6.8.1986. Если ты хочешь говорить, дождись сначала молчания или выйди в молчание, как счастливый Аверинцев.

11.8.1986. Аверинцева мы увидели, он затрапезно шел по дачной улице с затрапезной Ириной Ивановной Софроницкой. Он попро­сил оставить ему на день «La betise» [10] и рассказал стишок в новом жанре бетизок о том, что если очень осторожно выглянуть из-за Мо­сквы-реки, то можно увидеть большевика с его дерзостной, вариант мерзостной физиономией, но он, однако, медленно растворится в тумане. Вечером я не вошел в их двор, разлегся тихонько в машине, чтобы смотреть на звезды, он вышел меня искать, прочитал непонят­ные мне греческие стихи о звездах. Мы взяли у него только что при­везенный ему свежий номер «Огонька» с его интервью.

12.8.1986. Интервью Аверинцева. Он под длинной усыпляющей по сути дела беседой об Арбате, о музее Скрябина дает почувствовать горную породу, такую подводную скалу, на которой можно стоять. Это «подлинность», в конце — жить не по лжи; и к этому правилу уместно прибавлено, «и не поддаваться лени ума и сердца». Это явно против «сторожей» и «трансцендентальных людей».

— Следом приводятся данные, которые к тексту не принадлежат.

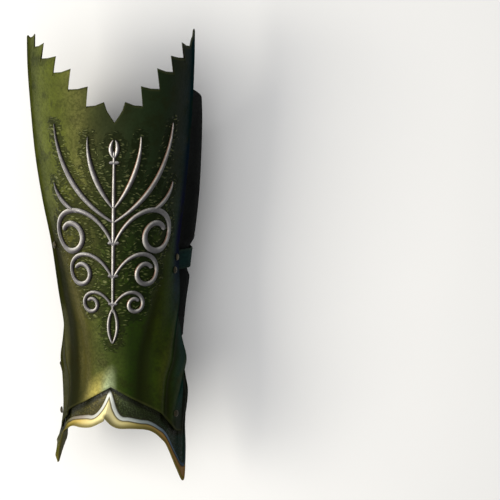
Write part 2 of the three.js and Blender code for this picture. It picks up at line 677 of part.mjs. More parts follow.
const material = (color, roughness, metalness) =>
  new THREE.MeshStandardMaterial({ color, roughness, metalness });
const greenLeather = material(0x4a5a26, 0.5, 0);
const plateLeather = material(0x8c8446, 0.5, 0.1);
const blackLeather = material(0x101312, 0.6, 0);
const strapLeather = material(0x1c3a34, 0.6, 0);
const silver = material(0xa8a59c, 0.4, 0.8);
const brass = material(0x7a6a3a, 0.4, 0.8);

const greave = new THREE.Group();
function add(name, geometry, finish) {
  geometry.computeVertexNormals();
  const mesh = new THREE.Mesh(geometry, finish);
  mesh.name = name;
  greave.add(mesh);
}

const through = (start) => RIVETS.filter(({ name }) => name.startsWith(start));

add("shin_shell", drilled(shinShell(), RIVETS), greenLeather);
add("ankle_plate", drilled(anklePlate(), through("plate")), plateLeather);
add("calf_panel", drilled(calfPanel(), through("strap")), blackLeather);
add("strap", drilled(longStrap(), through("strap_rivet_right")), strapLeather);
add("buckle_strap", drilled(strapPiece(OVERLAP_FROM, STRAP_LEFT, 14), through("strap_rivet_left")), strapLeather);
add("buckle", buckle(), brass);
add("scroll_ornament", scrollOrnament(), silver);
for (const row of RIVETS) add(row.name, rivet(row), brass);

// The origin is on the surface, under the middle of the greave.
const box = new THREE.Box3().setFromObject(greave);
const middle = box.getCenter(new THREE.Vector3());
for (const piece of greave.children) piece.geometry.translate(-middle.x, -middle.y, -box.min.z);

export default greave;
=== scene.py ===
"""A leather greave lying on its back, as an add-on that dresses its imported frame.

X runs across the leg, Y up the leg from the ankle to the knee, and Z up from the surface that the greave lies
on. The tables are in millimetres and degrees: a height is up the leg from the ankle, a turn is around the leg
from the middle of the front, positive to the right, and "out" is outward from the leg form, which is the
shell's outside.
"""

import math

import bpy
import numpy as np
from bpy.types import Operator
from mathutils import Matrix


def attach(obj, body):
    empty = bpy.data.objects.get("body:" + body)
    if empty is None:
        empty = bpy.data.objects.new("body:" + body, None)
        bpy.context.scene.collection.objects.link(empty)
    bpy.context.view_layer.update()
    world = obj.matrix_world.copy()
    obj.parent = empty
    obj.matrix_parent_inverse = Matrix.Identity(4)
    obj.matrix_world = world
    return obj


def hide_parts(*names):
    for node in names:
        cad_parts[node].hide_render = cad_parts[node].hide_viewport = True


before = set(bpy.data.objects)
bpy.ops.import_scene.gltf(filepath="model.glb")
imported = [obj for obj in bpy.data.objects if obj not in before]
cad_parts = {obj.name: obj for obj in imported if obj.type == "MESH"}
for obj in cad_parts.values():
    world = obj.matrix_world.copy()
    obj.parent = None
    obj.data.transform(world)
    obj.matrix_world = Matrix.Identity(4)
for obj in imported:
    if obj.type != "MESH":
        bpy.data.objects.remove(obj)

bl_info = {
    "name": "Leather greave",
    "version": (1, 0, 0),
    "blender": (4, 5, 0),
    "location": "View3D > Sidebar > Greave",
    "description": "Builds the leather, metal and stage of a greave over its frame",
    "category": "Object",
}

MM = 0.001
LENGTH = 400
# The origin stands under the middle of the greave's box.
MIDDLE = np.array([2.9459, -2.5039, 0.0])
GAP = 0.4
SHELL_WALL = 2.4
PLATE_WALL = 2.4
PANEL_WALL = 2
STRAP_WALL = 2


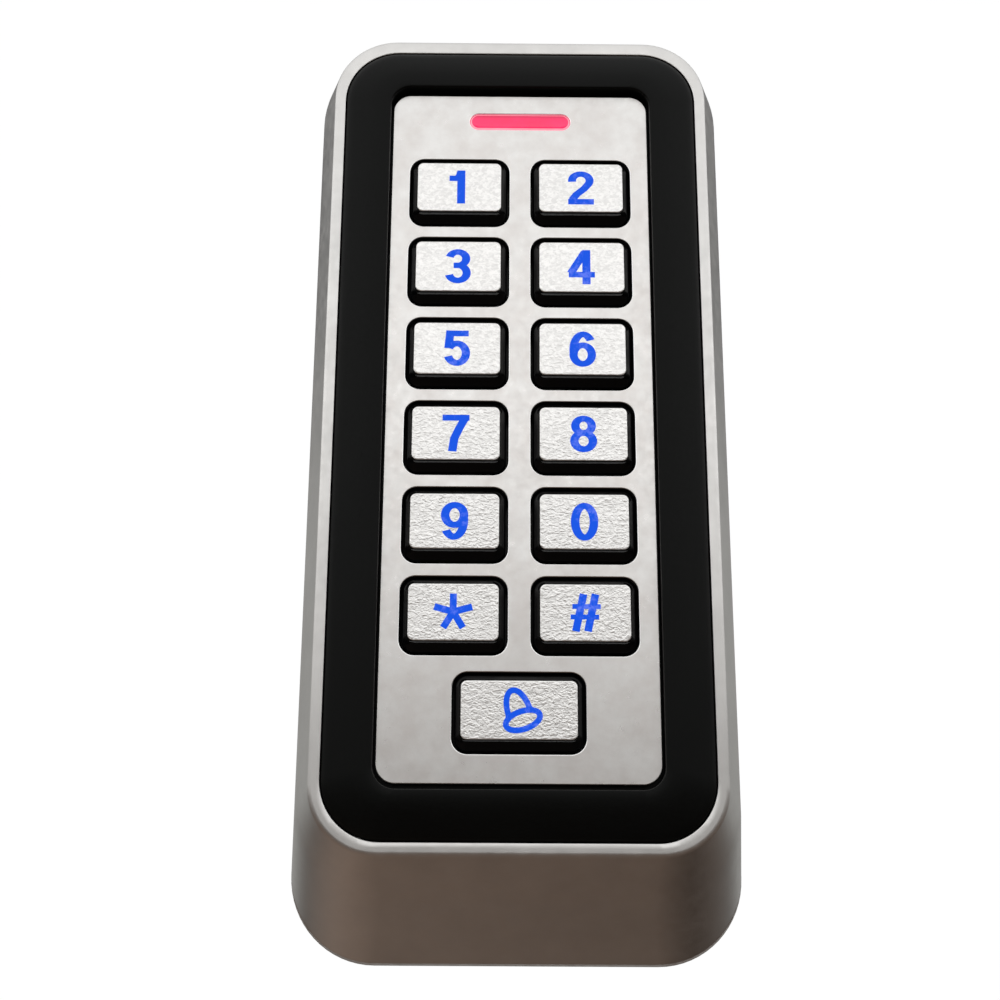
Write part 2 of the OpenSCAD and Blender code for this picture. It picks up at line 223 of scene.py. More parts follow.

16.8.1986. Встаю и думаю, человек справился с судьбой во всех видах ее, кроме смерти и уничтожения, и стал оттого страшно ску­чен, и всё же: нет больше повторения, Глюксман может биться о бу­дущем, не имея будущего, ставить на amour et chance. Я сказал это Аверинцеву, он сказал, об этом я должен подумать, что значит: это мне кажется опрометчивым и неверным. А брак, сказал он немного спустя. Но ведь человек теперь хозяин, сказал я. «Человек проходит как хозяин», задумчиво сказал он. «Это страшно».

В «Огоньке» он был как бы на чужом дворе и должен был отчасти держаться их манер. Когда ему вписали, что нельзя осуждать никого, кроме клеветников, ненавидимых народом, он конечно сразу выбро­сил, что за безобразие; но с несколькими перестановками смирил­ся. — Он заехал на минуту отдать плащ и шляпу старому Иванову


337


в Крекшино, сидевшему, преподававшему в Духовной академии. Иванов как-то сказал ему, что он, Аверинцев, решает немыслимую математическую задачу, построить фигуру, которая проходила бы в трубу и круглого, и треугольного, и квадратного сечения. Аверинцев обстоятельно рассказал о старике, короле гномов: он гневлив, гно­мы ведь такие... Он раздражен некоторыми сторонами обрядности, иногда нападает на тех, кто, по апостолу Павлу, «не ест». — Аверин­цев человек, который серьезно и важно относится к тому, что сейчас есть, и это очень редко то, что можно видеть глазами, немногим чаще то, что можно слышать, в гораздо большей мере это душевное состо­яние человека, Аверинцев его словно вдыхает, осязает; и еще боль­ше, безраздельно, дух, неуловимые веяния. У него всегда праздник, рандеву, таинственный выход к источникам питания. Он рассказы­вал, как переходил площадь с большим движением в Риме: глаза на купол церкви, размеренным шагом, не глядя на машины.